Em relação à prestação de contas, o secretário-Executivo da Controladoria-Geral da União (CGU), Carlos Higino, afirmou que é preciso adotar um modelo simplificado. Segundo ele, cerca de 80% das parcerias entre ONG e governos correspondem a valores inferiores a R$ 600 mil. “Hoje, o Poder Público muitas vezes demora demais para analisar prestação de contas e, às vezes, quando pede esclarecimentos, já se torna extremamente difícil que a organização consiga prestar adequadamente esses esclarecimentos”, disse.
Para o senador José Pimentel (PT-CE), é preciso discutir também a forma como será feita inspeção das contas das ONGS. “Uma coisa é nós pegarmos uma entidade que movimenta R$40 milhões por ano em convênio, outra é uma entidade que movimenta R$ 200 mil”, disse. Pimentel afirmou ainda que é preciso haver um sistema de fiscalização que não seja caro ao governo, exemplificando que a criação de um sistema simples de acompanhamento de nota fiscal neste setor “zera toda e qualquer fraude”. “Porque você tem uma tabela de preços já automatizada, um conjunto de mecanismos que você rapidamente identifica quem está tendo ações que não são razoáveis”, explicou.
Ainda relativo ao tema, a diretora de Ação Educativa da Associação Brasileira de Organizações não Governamentais (Abong), Vera Masagão, mostrou preocupação quanto à prescritibilidade na prestação de contas. As organizações propõem que a exigência para provar os gastos com recursos públicos sejam cobrados em até cinco anos. De acordo com Masagão, atualmente, entidades são chamadas a devolver recursos que foram gastos de forma correta, “mas ela não tem mais em 10, 11 anos depois, como provar que aquilo foi adequado”.
Também está previsto na MP que os órgãos públicos tenham regras mais rígidas para repassar recursos para as entidades.
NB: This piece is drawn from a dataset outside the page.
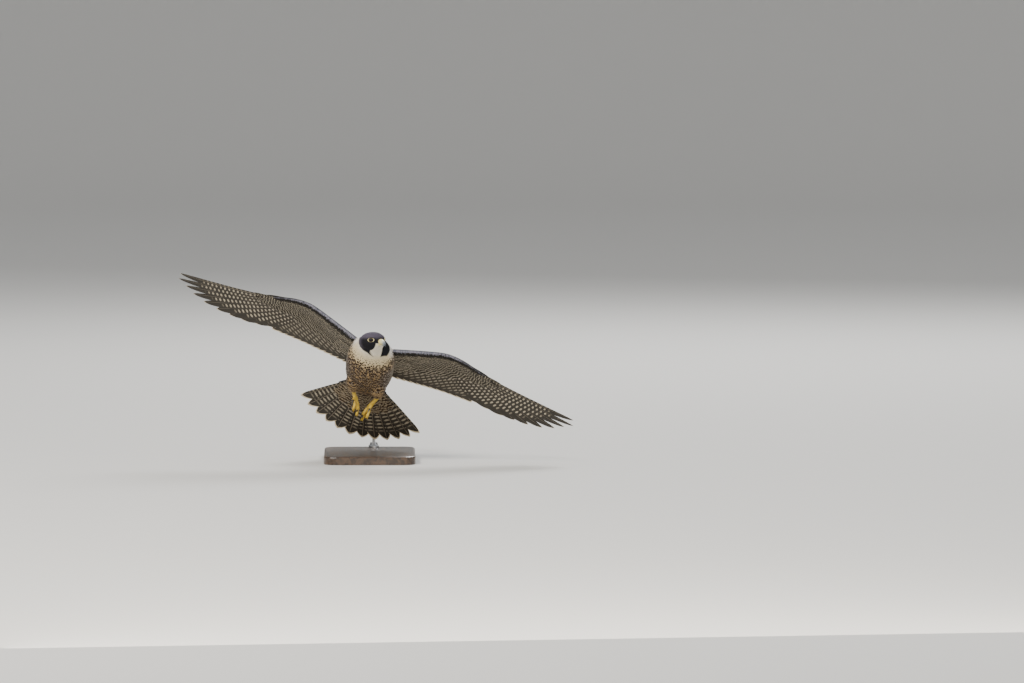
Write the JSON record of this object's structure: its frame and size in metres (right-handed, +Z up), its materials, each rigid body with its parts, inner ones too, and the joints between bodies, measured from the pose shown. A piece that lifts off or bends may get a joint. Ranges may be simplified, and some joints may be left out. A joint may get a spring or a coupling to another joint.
{
  "type": "peregrine falcon model",
  "caption": "Life-size still model of a peregrine falcon in banking flight, wings and tail spread, held over a flat base by a curved steel rod",
  "frame": {"origin": "On the underside of the stand's base, below the middle of the bird's body", "axes": "+Z up; the bird flies towards -Y with its nose up and banks to its left; its left wing reaches towards +X"},
  "size_m": [0.9479, 0.3735, 0.453],
  "materials": {
    "head_feathers": "slate feathers with a soft sheen",
    "body_feathers": "buff feathers with dark bars",
    "flight_feathers": "grey-brown feathers with pale bars",
    "bill": "horn, yellow at the root and slate at the tip",
    "eye": "glossy dark brown",
    "foot_skin": "yellow scaled skin",
    "claw": "black horn",
    "stand_wood": "dark satin lacquer",
    "stand_steel": "brushed"
  },
  "bodies": {
    "root": {"head": "head_feathers", "bill_upper": "bill", "bill_lower": "bill", "eye_left": "eye", "eye_right": "eye", "neck": "body_feathers", "torso": "body_feathers", "wing_left_arm": "flight_feathers", "wing_left_hand": "flight_feathers", "wing_right_arm": "flight_feathers", "wing_right_hand": "flight_feathers", "tail": "flight_feathers", "thigh_left": "body_feathers", "thigh_right": "body_feathers", "foot_left": "foot_skin", "foot_right": "foot_skin", "claw_left_inner": "claw", "claw_left_middle": "claw", "claw_left_outer": "claw", "claw_left_hind": "claw", "claw_right_inner": "claw", "claw_right_middle": "claw", "claw_right_outer": "claw", "claw_right_hind": "claw", "stand_base": "stand_wood", "stand_rod": "stand_steel", "stand_collar": "stand_steel"}
  },
  "joints": []
}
Por exemplo, eles não poderão firmar parcerias com entidades que tiveram as contas rejeitadas nos últimos cinco anos, punição relacionada a parcerias anteriores ou dirigentes cujas contas tenham sido rejeitadas em decisão irrecorrível.
Para Gleisi, a preocupação com a formulação de uma boa proposta vai além do controle e da boa execução dos recursos públicos. Ela lembrou que o debate sobre o tema começou quando ainda era ministra da Casa Civil, com o objetivo de coibir desvios de recursos públicos. “Quando se começa a fazer essa discussão e aprofundar, são feitas muitas exigências [às entidades]”, explicou. No entanto, ela acrescenta que deve haver razoabilidade de não querer transformar entidades em órgãos públicos, ou seja, com a mesma forma de execução.
A comissão que analisa a MP 658/2014, que já recebeu 59 emendas, é presidida pelo deputado Marcelo Castro (PMDB-PI). A medida foi editada a pedido das ONGs e de órgãos governamentais, que queriam mais tempo para se adequar à nova legislação – de acordo com a lei original, as novas regras valeriam a partir do fim de outubro. De acordo com a Abong, em 2010, havia no Brasil 290,7 mil dessas entidades em funcionamento, e 18,6% delas atuavam em áreas de políticas públicas de saúde, educação, pesquisa e assistência social.